Analysis of the MSFR Core Neutronics Adopting Different Neutron Transport Models

Abstract

The Molten Salt Fast Reactor (MSFR) has recently been chosen as the reference circulating-fuel Molten Salt Reactor design in the framework of the Generation IV International Forum. Different from most of the Molten Salt Reactor designs developed and proposed in the past, the MSFR is featured by a fast neutron spectrum. On one hand, this choice leads to a simplified core (no graphite is present) and to improved characteristics in terms of breeding and/or transuranic burning.

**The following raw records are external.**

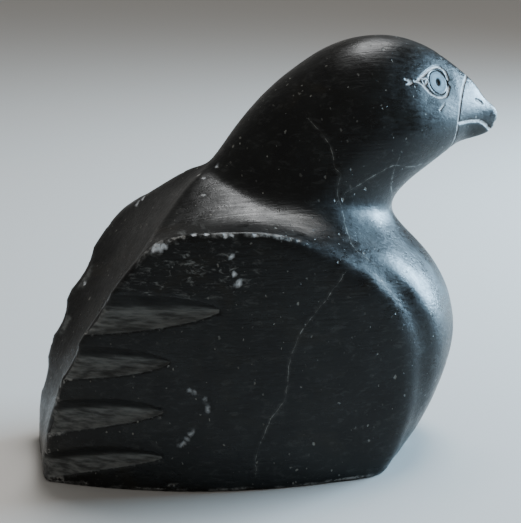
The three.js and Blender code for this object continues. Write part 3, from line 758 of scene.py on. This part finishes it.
# ------------------------------------------------------------ floor, light, camera
floor_mesh = bpy.data.meshes.new("floor")
floor_mesh.from_pydata([(-6, -6, 0), (6, -6, 0), (6, 6, 0), (-6, 6, 0)], [], [(0, 1, 2, 3)])
floor = bpy.data.objects.new("floor", floor_mesh)
floor.location.z = -0.00005
bpy.context.scene.collection.objects.link(floor)
fm = bpy.data.materials.new("pale_floor")
fn = Nodes(fm)
fp = fn.add("ShaderNodeBsdfPrincipled", None, Base_Color=(0.62, 0.60, 0.57, 1), Roughness=0.75)
fn.add("ShaderNodeOutputMaterial", None, Surface=fp.outputs[0])
floor_mesh.materials.append(fm)

world = bpy.data.worlds.new("studio")
world.use_nodes = True
world.node_tree.nodes["Background"].inputs[0].default_value = (0.88, 0.87, 0.85, 1)
world.node_tree.nodes["Background"].inputs[1].default_value = 0.32
bpy.context.scene.world = world


def lamp(name, at, aim, size, power, colour):
    data = bpy.data.lights.new(name, "AREA")
    data.shape, data.size, data.size_y = "RECTANGLE", size[0], size[1]
    data.energy, data.color = power, colour
    o = bpy.data.objects.new(name, data)
    o.location = at
    o.rotation_mode = "QUATERNION"
    o.rotation_quaternion = (Vector(aim) - Vector(at)).to_track_quat("-Z", "Y")
    bpy.context.scene.collection.objects.link(o)
    return o


middle = (0.0, 0.0, 0.045)
lamp("window", (0.62, 0.09, 0.20), middle, (0.40, 0.27), 11.0, (0.52, 0.77, 1.0))
lamp("ceiling", (0.20, 0.20, 0.80), middle, (0.34, 0.30), 3.6, (0.98, 0.99, 1.0))

AZ, EL, FAR_AWAY, AIM = -12.0, 15.0, 0.310, (-shift[0] / 1000.0, 0.0, 0.0454)
az, el = math.radians(AZ), math.radians(EL)
back = Vector((math.sin(az) * math.cos(el), -math.cos(az) * math.cos(el), math.sin(el)))
camera = bpy.data.objects.new("camera", bpy.data.cameras.new("camera"))
camera.data.sensor_width = 36.0
camera.data.lens = 36.0 * 1304.0 / 523.0
camera.data.clip_start, camera.data.clip_end = 0.01, 50.0
camera.location = Vector(AIM) + back * FAR_AWAY
camera.rotation_mode = "QUATERNION"
camera.rotation_quaternion = back.to_track_quat("Z", "Y")
bpy.context.scene.collection.objects.link(camera)
bpy.context.scene.camera = camera

bpy.context.scene.view_settings.look = "AgX - Medium High Contrast"
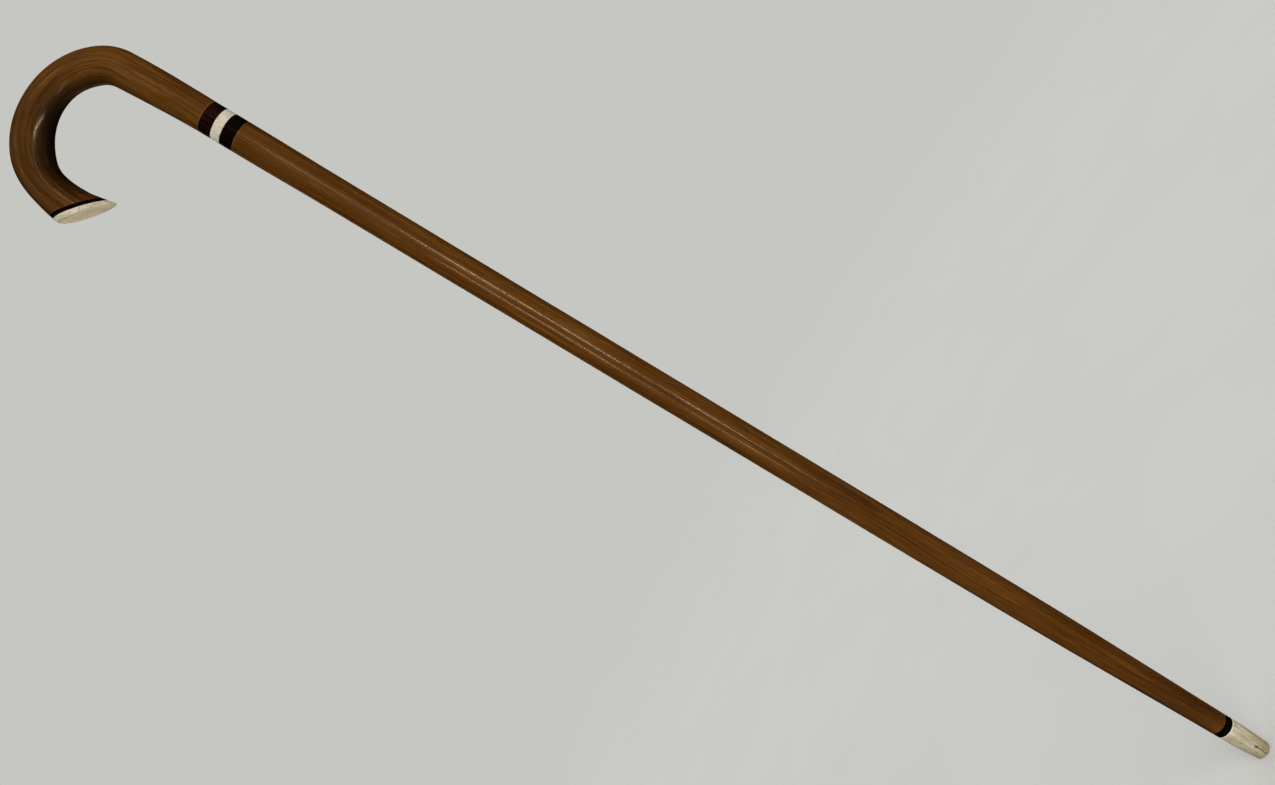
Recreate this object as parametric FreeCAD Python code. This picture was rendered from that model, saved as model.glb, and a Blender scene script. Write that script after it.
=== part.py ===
import FreeCAD, Part
import math
import os

Vector = FreeCAD.Vector

# A crook-handled walking cane of turned and bent hardwood, standing upright on its foot.
# +Z runs up the shaft from the centre of the foot. The crook lies in the XZ plane and curls
# towards -X. All lengths are in millimetres and all angles in degrees.

# Shaft
shaft_length = 722.0
upper_shaft_diameter = 20.2        # a hand's breadth below the collar
upper_shaft_drop = 78.0            # from the collar down to that place
middle_shaft_diameter = 19.9
middle_shaft_drop = 360.0
taper_top_diameter = 19.0          # where the long taper to the ferrule begins
taper_length = 140.0

# Collar: three rings between the shaft and the handle
collar_diameter = 21.0
ebony_ring_length = 8.6
bone_ring_length = 6.1
rosewood_ring_length = 8.3

# Ferrule: a dark ring and a tapered bone tip
ferrule_ring_length = 5.5
ferrule_top_diameter = 15.0
ferrule_tip_length = 30.7
ferrule_waist_diameter = 14.1      # halfway down, a little fuller than a straight cone
ferrule_foot_diameter = 12.0
foot_rounding = 1.2

# Handle: bends that follow each other tangentially, from the collar to the nose.
# Each one is a radius, the turn it makes, and the width and depth of the wood at its end.
stem_bend = (977.0, 3.3, 23.0, 22.6)
shoulder_bend = (24.3, 34.5, 23.0, 22.3)
crown_bend = (45.1, 40.3, 22.5, 22.0)
heel_bend = (50.3, 48.3, 24.9, 23.6)
neck_bend = (34.7, 36.5, 23.3, 22.4)
nose_bend = (78.2, 17.3, 25.7, 23.1)
nose_flare = 0.34                  # growth of the width along the last straight stretch
nose_stock = 34.0                  # that stretch, before the oblique cut
section_spacing = 9.0

# Nose: an oblique cut across the end of the handle, faced with a spacer and a cap
nose_cut_drop = -3.6               # along the handle's line, from the last bend to the cut's middle
nose_cut_angle = 38.6              # the cut's slope, falling towards the shaft
spacer_thickness = 2.5
cap_thickness = 3.4
cap_edge_rounding = 0.9

# Hidden joinery
collar_dowel_diameter = 9.0
collar_dowel_in_shaft = 36.0
collar_dowel_in_handle = 30.0
ferrule_peg_diameter = 6.0
ferrule_peg_in_shaft = 25.0
ferrule_peg_in_tip = 19.0
nose_peg_diameter = 3.0
nose_peg_in_handle = 9.0
nose_peg_in_cap = 2.0
nose_peg_spacing = 12.0
nose_peg_shift = -2.5              # along the cut, away from the shaft

# Places up the shaft
ring_bottom = ferrule_tip_length
shaft_bottom = ring_bottom + ferrule_ring_length
shaft_top = shaft_bottom + shaft_length
ebony_ring_top = shaft_top + ebony_ring_length
bone_ring_top = ebony_ring_top + bone_ring_length
collar_top = bone_ring_top + rosewood_ring_length


def rod(diameter, bottom, top):
    """A round rod along Z between two heights."""
    return Part.makeCylinder(diameter / 2, top - bottom, Vector(0, 0, bottom))


def turned(outline):
    """A solid turned about Z from edges that run from axis to axis."""
    face = Part.Face(Part.Wire(outline))
    return face.revolve(Vector(0, 0, 0), Vector(0, 0, 1), 360)


def smooth_side(points):
    """One smooth curve through points given as (radius, height)."""
    side = Part.BSplineCurve()
    side.interpolate([Vector(radius, 0, height) for radius, height in points])
    return side.toShape()


def line(start, end):
    """A straight edge between two points given as (radius, height)."""
    return Part.makeLine(Vector(start[0], 0, start[1]), Vector(end[0], 0, end[1]))


# The centreline of the handle

bends = (stem_bend, shoulder_bend, crown_bend, heel_bend, neck_bend, nose_bend)


def direction(heading):
    """The unit vector that leans from +Z towards -X by a heading in degrees."""
    angle = math.radians(heading)
    return Vector(-math.sin(angle), 0, math.cos(angle))


def along_bend(start, heading, radius, turn):
    """The point reached after a bend that turns the handle's line towards -X."""
    to_centre = direction(heading + 90) * radius
    from_centre = direction(heading + 90 + turn) * radius
    return start + to_centre - from_centre


def smooth_step(before, start, end, after, share):
    """A value between start and end that runs on smoothly from its neighbours."""
    leaving = (end - before) / 2
    arriving = (after - start) / 2
    square = share * share
    cube = square * share
    return (
        (2 * cube - 3 * square + 1) * start
        + (cube - 2 * square + share) * leaving
        + (3 * square - 2 * cube) * end
        + (cube - square) * arriving
    )


def handle_stations():
    """Centre, heading, width and depth of each section from the collar to the last bend."""
    widths = [collar_diameter] + [bend[2] for bend in bends]
    depths = [collar_diameter] + [bend[3] for bend in bends]
    stations = []
    start = Vector(0, 0, collar_top)
    heading = 0.0
    for number, (radius, turn, _, _) in enumerate(bends):
        steps = math.ceil(radius * math.radians(turn) / section_spacing)
        for step in range(steps):
            share = step / steps
            centre = along_bend(start, heading, radius, turn * share)
            sizes = []
            for size in (widths, depths):
                before = size[max(number - 1, 0)]
                after = size[min(number + 2, len(size) - 1)]
                sizes.append(smooth_step(before, size[number], size[number + 1], after, share))
            stations.append((centre, heading + turn * share, sizes[0], sizes[1]))
        start = along_bend(start, heading, radius, turn)
        heading = heading + turn
    stations.append((start, heading, widths[-1], depths[-1]))
    return stations


def section(centre, heading, width, depth):
    """An oval wire across the handle: its width lies in the crook's plane."""
    across = direction(heading + 90)
    tip = centre + across * (width / 2)
    side = centre + Vector(0, depth / 2, 0)
    return Part.Wire(Part.Ellipse(tip, side, centre).toShape())


def nose_end():
    """Centre and heading where the last bend ends."""
    centre, heading, _, _ = handle_stations()[-1]
    return centre, heading


def handle_stock():
    """The bent handle with spare length at the nose, before the oblique cut."""
    stations = handle_stations()
    centre, heading, width, depth = stations[-1]
    steps = math.ceil(nose_stock / section_spacing)
    for step in range(1, steps + 1):
        length = nose_stock * step / steps
        place = centre + direction(heading) * length
        stations.append((place, heading, width + nose_flare * length, depth))
    return Part.makeLoft([section(*station) for station in stations], True, False)


# The oblique cut at the nose


def cut_middle():
    """The middle of the oblique cut."""
    centre, heading = nose_end()
    return centre + direction(heading) * nose_cut_drop


def cut_normal():
    """The direction square to the cut, out of the handle."""
    angle = math.radians(nose_cut_angle)
    return Vector(-math.sin(angle), 0, -math.cos(angle))


def cut_direction():
    """The direction along the cut, falling towards the shaft."""
    angle = math.radians(nose_cut_angle)
    return Vector(math.cos(angle), 0, -math.sin(angle))


def nose_slab(start, thickness):
    """A wide slab square to the cut, from one depth below it to the next."""
    reach = 2 * (stem_bend[2] + nose_bend[2])
    slab = Part.makeBox(reach, reach, thickness, Vector(-reach / 2, -reach / 2, 0))
    turn = FreeCAD.Rotation(Vector(0, 0, 1), cut_normal())
    base = cut_middle() + cut_normal() * start
    slab.Placement = FreeCAD.Placement(base, turn)
    return slab


def nose_pegs():
    """The two pegs through the spacer, the outer one first."""
    pegs = []
    length = nose_peg_in_handle + spacer_thickness + nose_peg_in_cap
    for side in (-0.5, 0.5):
        along = nose_peg_shift + side * nose_peg_spacing
        foot = cut_middle() + cut_direction() * along
        start = foot - cut_normal() * nose_peg_in_handle
        pegs.append(Part.makeCylinder(nose_peg_diameter / 2, length, start, cut_normal()))
    return pegs


# The dowels that hold the collar and the ferrule


def collar_dowel():
    """The rod through the three collar rings, into the shaft and the handle."""
    bottom = shaft_top - collar_dowel_in_shaft
    top = collar_top + collar_dowel_in_handle
    return rod(collar_dowel_diameter, bottom, top)


def ferrule_peg():
    """The rod through the ferrule ring, into the shaft and the tip."""
    bottom = ring_bottom - ferrule_peg_in_tip
    top = shaft_bottom + ferrule_peg_in_shaft
    return rod(ferrule_peg_diameter, bottom, top)


# The pieces that show


def shaft():
    """The tapered stick, bored at both ends."""
    top = collar_diameter / 2
    bottom = ferrule_top_diameter / 2
    side = smooth_side([
        (bottom, shaft_bottom),
        (taper_top_diameter / 2, shaft_bottom + taper_length),
        (middle_shaft_diameter / 2, shaft_top - middle_shaft_drop),
        (upper_shaft_diameter / 2, shaft_top - upper_shaft_drop),
        (top, shaft_top),
    ])
    stick = turned([
        line((0, shaft_bottom), (bottom, shaft_bottom)),
        side,
        line((top, shaft_top), (0, shaft_top)),
        line((0, shaft_top), (0, shaft_bottom)),
    ])
    return stick.cut(collar_dowel()).cut(ferrule_peg())


def collar_ring(bottom, top):
    """One ring of the collar, bored for the dowel."""
    return rod(collar_diameter, bottom, top).cut(collar_dowel())


def ferrule_ring():
    """The dark ring above the bone tip."""
    return rod(ferrule_top_diameter, ring_bottom, shaft_bottom).cut(ferrule_peg())


def ferrule_tip():
    """The tapered bone tip with a rounded foot and a blind hole for the peg."""
    top = ferrule_top_diameter / 2
    foot = ferrule_foot_diameter / 2
    side = smooth_side([
        (foot, foot_rounding),
        (ferrule_waist_diameter / 2, ring_bottom / 2),
        (top, ring_bottom),
    ])
    corner = foot_rounding * math.sqrt(0.5)
    inset = foot - foot_rounding
    rounding = Part.Arc(
        Vector(inset, 0, 0),
        Vector(inset + corner, 0, foot_rounding - corner),
        Vector(foot, 0, foot_rounding),
    ).toShape()
    tip = turned([
        line((0, 0), (inset, 0)),
        rounding,
        side,
        line((top, ring_bottom), (0, ring_bottom)),
        line((0, ring_bottom), (0, 0)),
    ])
    return tip.cut(ferrule_peg())


def crook_handle(stock):
    """The bent handle, cut obliquely at the nose and bored for its dowel and pegs."""
    handle = stock.cut(nose_slab(0, 2 * nose_stock)).cut(collar_dowel())
    for peg in nose_pegs():
        handle = handle.cut(peg)
    return handle


def nose_spacer(stock):
    """The thin dark plate behind the cap."""
    plate = stock.common(nose_slab(0, spacer_thickness))
    for peg in nose_pegs():
        plate = plate.cut(peg)
    return plate


def nose_cap(stock):
    """The bone cap, with its outer edge rounded and blind holes for the pegs."""
    cap = stock.common(nose_slab(spacer_thickness, cap_thickness))
    end = cut_middle() + cut_normal() * (spacer_thickness + cap_thickness)
    outer_edges = []
    for edge in cap.Edges:
        depth = (edge.CenterOfMass - end).dot(cut_normal())
        if abs(depth) < 0.01:
            outer_edges.append(edge)
    cap = cap.makeFillet(cap_edge_rounding, outer_edges)
    for peg in nose_pegs():
        cap = cap.cut(peg)
    return cap


def main():
    """Build each piece and write it to its own file."""
    os.makedirs("parts", exist_ok=True)
    stock = handle_stock()
    outer_peg, inner_peg = nose_pegs()
    pieces = {
        "shaft": shaft(),
        "collar_ebony_ring": collar_ring(shaft_top, ebony_ring_top),
        "collar_bone_ring": collar_ring(ebony_ring_top, bone_ring_top),
        "collar_rosewood_ring": collar_ring(bone_ring_top, collar_top),
        "collar_dowel": collar_dowel(),
        "crook_handle": crook_handle(stock),
        "nose_spacer": nose_spacer(stock),
        "nose_cap": nose_cap(stock),
        "nose_peg_outer": outer_peg,
        "nose_peg_inner": inner_peg,
        "ferrule_ring": ferrule_ring(),
        "ferrule_tip": ferrule_tip(),
        "ferrule_peg": ferrule_peg(),
    }
    for name, piece in pieces.items():
        piece.exportStep(f"parts/{name}.step")
        print(f"{name}: valid {piece.isValid()}, {len(piece.Solids)} solid, {piece.Volume:.1f} mm3")


main()
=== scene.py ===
import logging
import math
from dataclasses import dataclass, field
from enum import Enum
from typing import Any, Callable, Optional, Sequence, Union

import bmesh
import bpy
from mathutils import Matrix, Vector, noise

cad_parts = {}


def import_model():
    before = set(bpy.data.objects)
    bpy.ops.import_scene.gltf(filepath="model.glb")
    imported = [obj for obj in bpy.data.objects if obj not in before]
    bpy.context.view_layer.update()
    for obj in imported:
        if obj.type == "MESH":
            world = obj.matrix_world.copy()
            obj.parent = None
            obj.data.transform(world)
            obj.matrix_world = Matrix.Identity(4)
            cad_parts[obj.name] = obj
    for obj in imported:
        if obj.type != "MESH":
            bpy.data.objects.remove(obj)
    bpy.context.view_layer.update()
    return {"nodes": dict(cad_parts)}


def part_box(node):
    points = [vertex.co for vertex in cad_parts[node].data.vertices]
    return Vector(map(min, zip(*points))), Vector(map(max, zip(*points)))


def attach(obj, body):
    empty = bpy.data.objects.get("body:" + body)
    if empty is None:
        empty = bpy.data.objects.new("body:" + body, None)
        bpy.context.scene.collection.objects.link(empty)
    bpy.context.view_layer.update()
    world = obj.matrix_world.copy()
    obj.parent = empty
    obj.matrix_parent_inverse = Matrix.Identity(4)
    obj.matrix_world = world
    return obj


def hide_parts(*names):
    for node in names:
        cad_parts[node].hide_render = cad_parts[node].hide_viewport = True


# A crook-handled walking cane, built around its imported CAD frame. The shaft stands along +Z
# from the centre of its foot, and the crook lies in the XZ plane and curls towards -X.
# Lengths are in metres and angles in degrees, unless a name says otherwise.

LOG = logging.getLogger("cane")
BODY = "root"
GRAIN = "straight"
# The vertex channel for dirt and, on the crook, painted shade
STAIN_AND_SHADE = "stain_and_shade"
MILLIMETRE = 0.001
HALF = 0.5
# Below 0 the channel pales a thin band at the ends of a piece
PALE_EDGE = -0.7

# Sockets of the nodes that have several of one name
MIX_FACTOR = 0
MIX_FIRST = 6
MIX_SECOND = 7
MIX_RESULT = 2
SECOND_OUTPUT = 1
THIRD_OUTPUT = 2
OBJECT_OUTPUT = 3

Verts = list[bmesh.types.BMVert]
Point = tuple[float, float, float]


# Shader arithmetic


class Wire:
    """An output socket of a material's nodes, for arithmetic on its values."""

    def __init__(self, recipe: "Recipe", socket: bpy.types.NodeSocket) -> None:
        """Wrap a socket.

        Args:
            recipe: the node tree that the socket belongs to.
            socket: the socket itself.
        """
        self.recipe = recipe
        self.socket = socket

    def _math(self, operation: str, first: "Value", second: "Value") -> "Wire":
        """Add a Math node that works on two values."""
        return self.recipe.node("ShaderNodeMath", {"operation": operation}, {0: first, 1: second})

    def __add__(self, other: "Value") -> "Wire":
        """This value and another, added."""
        return self._math("ADD", self, other)

    def __radd__(self, other: "Value") -> "Wire":
        """Another value and this one, added."""
        return self._math("ADD", other, self)

    def __sub__(self, other: "Value") -> "Wire":
        """This value less another."""
        return self._math("SUBTRACT", self, other)

    def __rsub__(self, other: "Value") -> "Wire":
        """Another value less this one."""
        return self._math("SUBTRACT", other, self)

    def __mul__(self, other: "Value") -> "Wire":
        """This value times another."""
        return self._math("MULTIPLY", self, other)

    def __rmul__(self, other: "Value") -> "Wire":
        """Another value times this one."""
        return self._math("MULTIPLY", other, self)


Value = Union[float, Wire]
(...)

On the other hand, the removal of graphite leads to a significantly different behavior in terms of both core neutronics and dynamics. In view of the ongoing development of dedicated tools for the MSFR transient simulation, it is useful: 1) to accurately determine the core feedback coefficients, for lumped models and to get an insight into the reactor safety features; and 2) to analyze the degree of approximation related to the use of deterministic multi-group transport and diffusion approaches, in case of multi-dimensional models. The present paper compares the results obtained by means of the deterministic code ERANOS 2.2N with those obtained through the Monte Carlo code PSG2/SERPENT, for different fuel cycle strategies. In particular, the comparison is based on the capability to reproduce nominal reactivity, feedback coefficients, spectra and flux profiles. In the light of these results, the capability of a simple few-group diffusion model to deal with the MSFR neutronics is preliminarily assessed. Such model has been set up by means of the general-purpose finite-element COMSOL Multiphysics software. It is of interest for a subsequent development of multi-physics models able to reproduce the peculiar MSFR transient behavior.